The district court issued an injunction restraining defendant from using the word 'Jewel' in the name of his stores, and in connection with the operation of his business. On appeal, 187 F.2d 278, 284, this court directed: 'The injunction will be modified so as to preserve to the defendant the right to sell ice cream under the words 'Jewel Fine Ice Cream,' but without referring to 'Jewel' as any part of defendant's trade name,' and the judgment of the district court was modified accordingly. Thereafter defendant eliminated the word 'Jewel' from its trade name and placed the words 'Kraus Milk Stores' upon every window of the stores operated by it. In some instances the name appeared twice on a window. On a very large sign on the side of a building at 1120-A West Chicago Avenue, the word 'Jewel' was painted out. In a large neon sign used at 1918 South Cicero Avenue, the word 'Jewel' was eliminated, and at the same address the word 'Jewel' was apparently painted out of the name previously appearing on the awning.
Plaintiff now objects to the use by defendant of signs in the windows of his stores bearing the slogan, 'Jewel Fine Ice Cream.' These signs usually appear at least once and in several places twice in each window. At the hearing in the district court plaintiff's counsel insisted that defendant should not be permitted to use the word 'Jewel' on any signs that appear either in front of defendant's stores or in the windows.
In our opinion we had ruled, 187 F.2d at page 284: '* * * by reason of his prior public use, extending for a period of more than five years, the defendant is entitled to use the term 'Jewel Fine Ice Cream,' on ice cream cartons sold in his stores or distributed by him.' We determined that the plaintiff and defendant each had property rights in the trade-mark 'Jewel' but that defendant's rights were in the limited field of the sale of ice cream. Defendant had the right to utilize the word 'Jewel' in advertising his ice cream, but under the judgment was required to take precautions so that the public would not be led to believe that 'Jewel' was any part of his trade name. The trial court held defendant was not limited to using the word 'Jewel' only on its ice cream cartons. We hold it thus correctly interpreted our ruling.
Complaint is made that the district court did not make formal findings of fact and conclusions of law pursuant to Rule 52(a), Federal Rules of Civil Procedure, 28 U.S.C.A. But this was a proceeding for civil contempt upon a motion in the principal action. Rule 52(a) provides that findings are unnecessary on motions except as provided in rule 41(b) relating to involuntary dismissal. Furthermore, rule 52(a) provides, 'If an opinion or memorandum of decision is filed, it will be sufficient if the findings of fact and conclusions of law appear therein.' Here the district court did file a memorandum opinion.
We do not wish to be understood as announcing that findings of fact and conclusions of law need not be filed on contempt motions as a matter of general procedure.

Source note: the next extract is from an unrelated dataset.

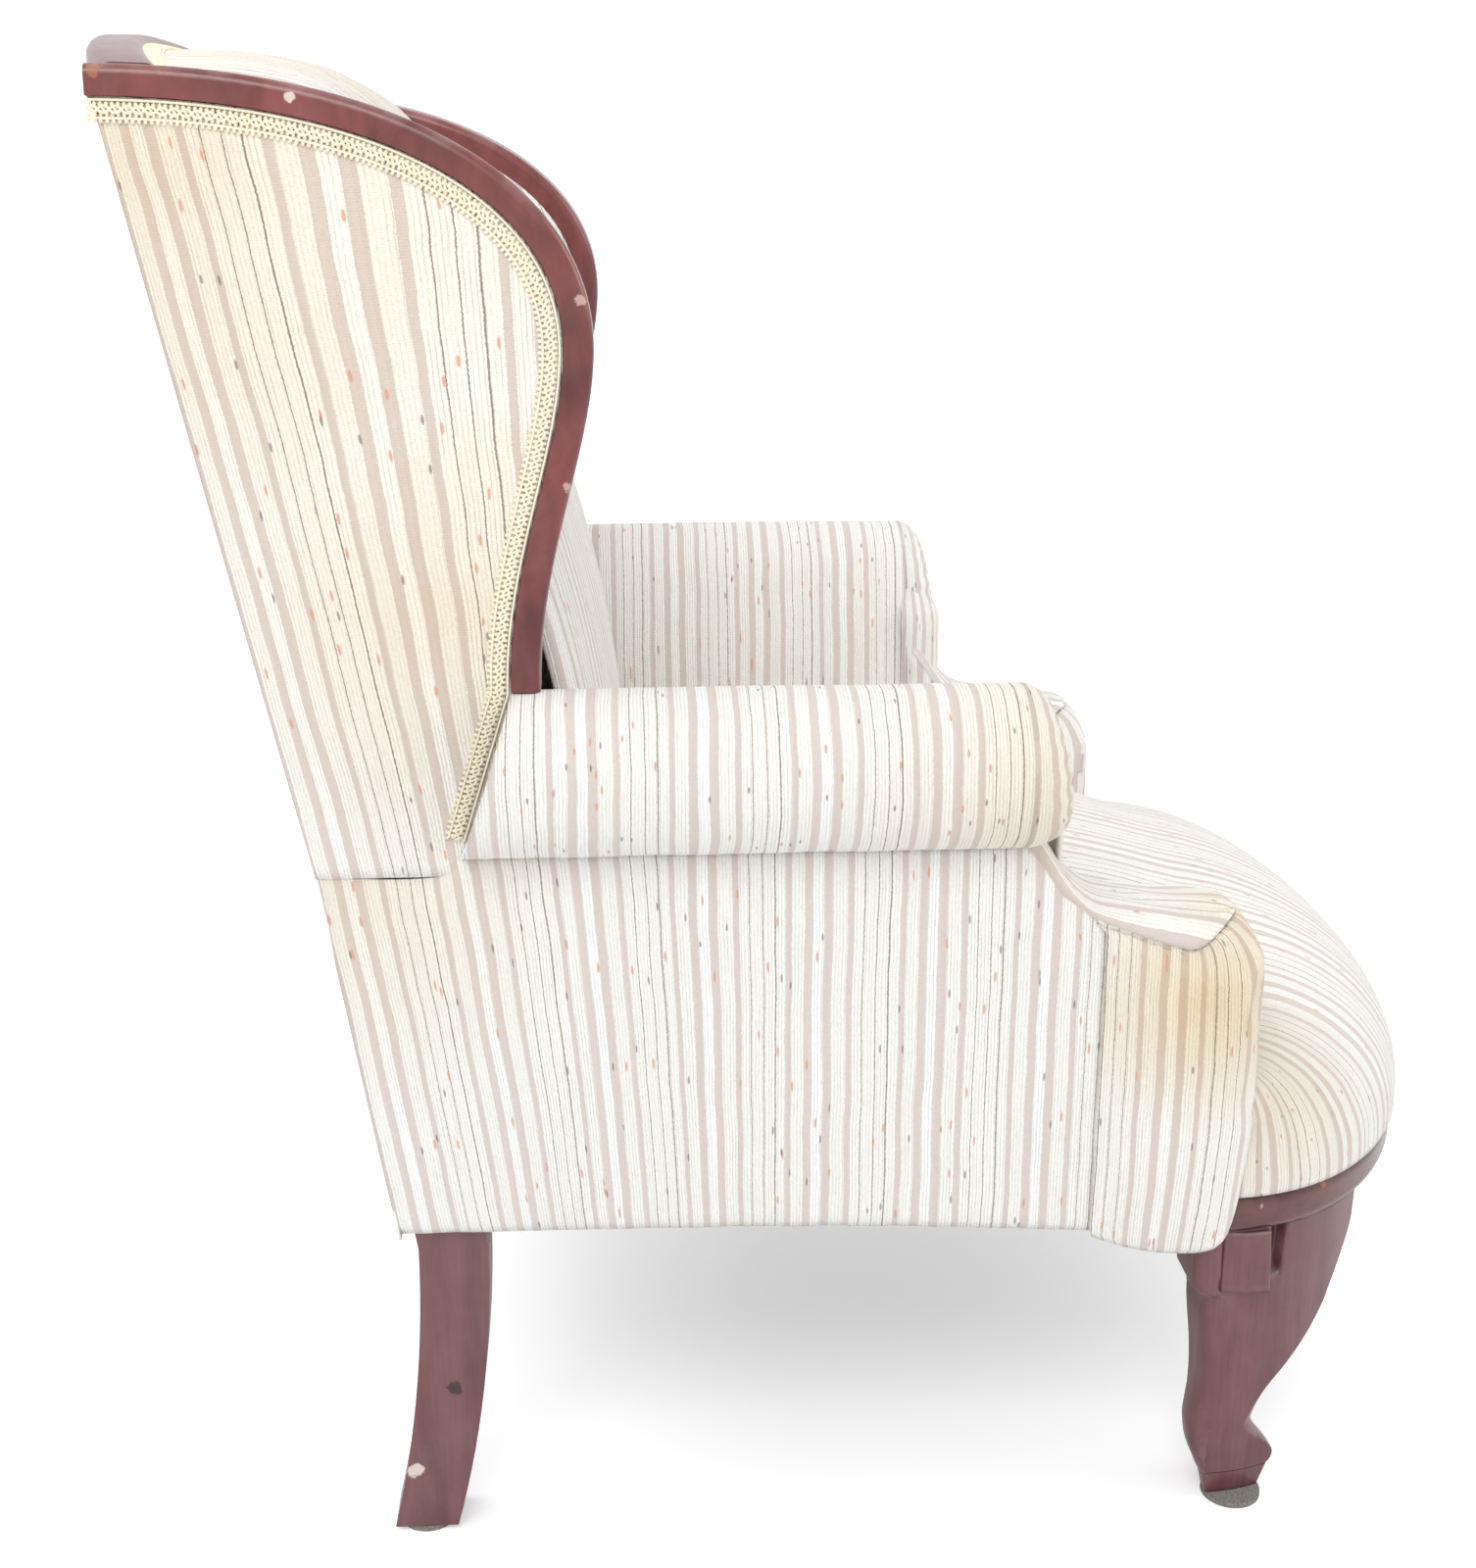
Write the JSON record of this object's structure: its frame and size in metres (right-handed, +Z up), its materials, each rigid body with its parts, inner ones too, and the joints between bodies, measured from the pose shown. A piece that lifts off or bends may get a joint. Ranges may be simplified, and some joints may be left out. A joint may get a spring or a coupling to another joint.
{
  "type": "wingback armchair",
  "caption": "Upholstered wing armchair with rolled arms, a bow-fronted sprung seat, carved show-wood rails, cabriole front legs and sabre rear legs.",
  "frame": {"origin": "on the floor under the middle of the chair's bounding box", "axes": "+Z up, the sitter faces -Y, the sitter's right is -X"},
  "size_m": [0.689, 0.947, 1.003],
  "materials": {
    "show_wood": "red-brown mahogany, satin lacquer with small chips",
    "beech": "planed beech, unfinished",
    "striped_fabric": "cream ribbed chenille with taupe and thin dark stripes and small flecks",
    "padding": "foam and polyester wadding",
    "webbing": "woven upholstery webbing",
    "gimp": "cream scroll gimp braid",
    "dust_cloth": "thin black bottoming cloth",
    "felt": "grey pressed felt",
    "steel": "plain steel fasteners"
  },
  "bodies": {
    "root": {"arm_cover_left": "striped_fabric", "arm_cover_right": "striped_fabric", "arm_padding_left": "padding", "arm_padding_right": "padding", "arm_stuffing_rail_left": "beech", "arm_stuffing_rail_right": "beech", "arm_stump_left": "beech", "arm_stump_right": "beech", "arm_top_rail_left": "beech", "arm_top_rail_right": "beech", "back_padding": "padding", "back_seat_rail": "beech", "back_stile_left": "beech", "back_stile_right": "beech", "back_stuffing_rail": "beech", "back_wadding": "padding", "back_webbing": "webbing", "bow_inner_rail": "beech", "bow_show_rail": "show_wood", "corner_blocks": "beech", "crest_gimp": "gimp", "crest_rail": "show_wood", "dust_cover": "dust_cloth", "front_glides": "felt", "front_leg_left": "show_wood", "front_leg_right": "show_wood", "front_post_left": "beech", "front_post_right": "beech", "front_seat_rail": "beech", "inside_back_cover": "striped_fabric", "inside_wing_cover_left": "striped_fabric", "inside_wing_cover_right": "striped_fabric", "knee_ears": "show_wood", "leg_bolts_and_screws": "steel", "outside_arm_cover_left": "striped_fabric", "outside_arm_cover_right": "striped_fabric", "outside_back_cover": "striped_fabric", "outside_wing_cover_left": "striped_fabric", "outside_wing_cover_right": "striped_fabric", "post_facing_left": "striped_fabric", "post_facing_right": "striped_fabric", "rear_glides": "felt", "rear_leg_left": "show_wood", "rear_leg_right": "show_wood", "seat_cover": "striped_fabric", "seat_padding": "padding", "seat_webbing": "webbing", "side_seat_rail_left": "beech", "side_seat_rail_right": "beech", "side_wadding_left": "padding", "side_wadding_right": "padding", "upper_back_rail": "beech", "wing_fillet_left": "beech", "wing_fillet_right": "beech", "wing_gimp_left": "gimp", "wing_gimp_right": "gimp", "wing_padding_left": "padding", "wing_padding_right": "padding", "wing_rail_left": "show_wood", "wing_rail_right": "show_wood"}
  },
  "joints": []
}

We think that such findings would usually be appropriate, and especially when a defendant is held in contempt. It is desirable that the findings clearly point out the conduct held to be contemptuous.

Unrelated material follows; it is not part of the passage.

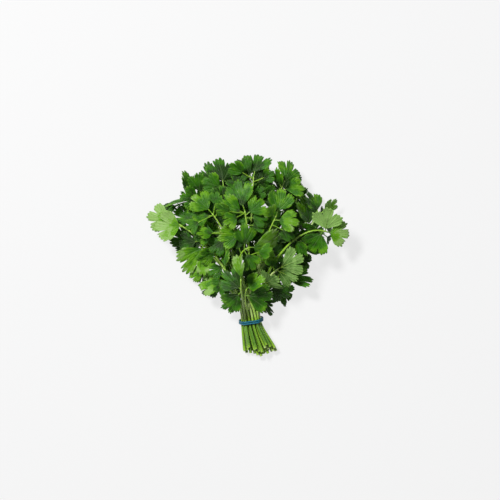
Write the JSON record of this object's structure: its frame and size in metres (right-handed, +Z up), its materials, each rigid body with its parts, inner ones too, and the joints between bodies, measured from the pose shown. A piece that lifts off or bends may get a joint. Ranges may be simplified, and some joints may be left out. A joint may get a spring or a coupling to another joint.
{
  "type": "coriander bunch",
  "caption": "Bunch of fresh coriander lying on its side: leafy stems, each with its toothed leaflets, gathered near their cut ends in a doubled rubber band.",
  "frame": {"origin": "middle of the lying bunch's footprint, on the surface that it lies on", "axes": "+Y along the bunch from the cut ends to the leaf tips, +X across it, +Z up from the surface"},
  "size_m": [0.1604, 0.163, 0.0595],
  "materials": {
    "green": "satin",
    "band": "satin"
  },
  "bodies": {
    "root": {"rubber_band": "band", "stem_far_left": "green", "stem_far_left_edge": "green", "stem_far_middle": "green", "stem_far_right": "green", "stem_far_right_edge": "green", "stem_front_cup": "green", "stem_inner_left": "green", "stem_inner_right": "green", "stem_left_base": "green", "stem_left_flat": "green", "stem_left_high": "green", "stem_left_low": "green", "stem_left_top": "green", "stem_left_upper": "green", "stem_low_far_left": "green", "stem_low_far_middle": "green", "stem_low_far_right": "green", "stem_low_left": "green", "stem_low_right": "green", "stem_middle_arch": "green", "stem_middle_tall": "green", "stem_right_base": "green", "stem_right_flat": "green", "stem_right_hanging": "green", "stem_right_high": "green", "stem_right_low": "green", "stem_right_middle": "green", "stem_right_top": "green", "stem_top_left": "green", "stem_top_middle": "green", "stem_top_right": "green"}
  },
  "joints": []
}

Many of the arguments made on appeal by plaintiff might well have been and probably were presented to the trial court, but the only question before us is whether that court abused its discretion. The rule has been stated, '* * * punishment for contempt rests in the sound discretion of the trial court in the absence of legal restriction, it is not ordinarily reviewable, and where the court has jurisdiction in contempt proceedings its judgment will not be disturbed except where such discretion has been grossly abused * * *.' 17 C.J.S., Contempt, § 124(e), p. 170. In In re Sobol, 2 Cir., 242 F. 487, 489, the court said, '* * * it is also settled, in the absence of statutory regulation, that the matter of dealing with contempts and how they should be punished are within the trial court's sound discretion, and that such discretion will not be interfered with, unless it has been grossly abused.' In Miller v. Zaharias, 7 Cir., 168 F.2d 1, 3, certiorari denied 335 U.S. 823, 69 S.Ct. 47, 93 L.Ed. 377, this court said, 'As we have frequently held, the action of the trial court upon a charge of contempt is discretionary in character and is not to be reversed except for abuse of such discretion or unless clearly erroneous.'
Defendant has used and is using for advertising purposes in his windows neon light signs of two types: (1) the outline of a milk bottle with the words attached, 'Kraus Milk Stores'; and (2) the outline of an ice cream cone with the words attached, 'Jewel Ice Cream.' The letters in each sign are of approximately the same size, and in at least six of defendant's stores both signs are used simultaneously. The record does not contain any evidence that a cone sign with the words 'Jewel Ice Cream' was used separately in the window of any of defendant's stores.
In plaintiff's advertising using the word 'Jewel' on its store fronts, it uses heavy block letters. Nevertheless its principal complaint as to defendant's use of the word 'Jewel' is where it appears in script. Plaintiff argues that in the signs used by defendant the letters 'J' and 'L' in the word 'Jewel' are larger than any letters in the name of Kraus Milk Stores. The photographs in evidence show this to be true, but in every instance where defendant has used the word 'Jewel' in script in its store windows, it has also used in close proximity the words 'Kraus Milk Stores' in letters which are easily read. The trial court found, '* * * that the style of advertising adopted and used by the defendant in advertising its ice cream identifies the source of this product as being that of the defendant's.'
A trial court has much power and wide discretion in enforcing its decrees and judgments. The trial judge herein has had much trial experience in both the State and federal courts. Were the defendant guilty of not complying with the injunction in this case, the trial judge is fully capable of fashioning a remedy and seeing to it that the judgment is enforced. Surely we cannot say on the record before us that the denial of the petition to adjudge the defendant in contempt was an abuse of the discretion reposing in the trial court. Order affirmed.
LINDLEY, Circuit Judge (concurring).
I agree that the record does not disclose that gross abuse of discretion necessary to reverse a trial court's order in a contempt proceeding. However, I think we should observe, for the benefit of the respective parties, that the plain intent of our original opinion, as I interpret it, and of the memorandum of the trial court is that, in its advertising, defendant, in order to avoid confusion, should not print the words 'Jewel' in larger letters than the words 'Kraus Milk Stores' and make it obvious to him who reads that the product is 'Kraus Jewel ice-cream'. This is, I understand, the trial judge's thought and in thorough accord with our earlier opinion. But, as I have said, adherence to this standard of conduct impinges in no way on the soundness of our refusal to interfere with the exercise of judicial discretion by the District Court in passing upon the motion to find defendant guilty of contempt.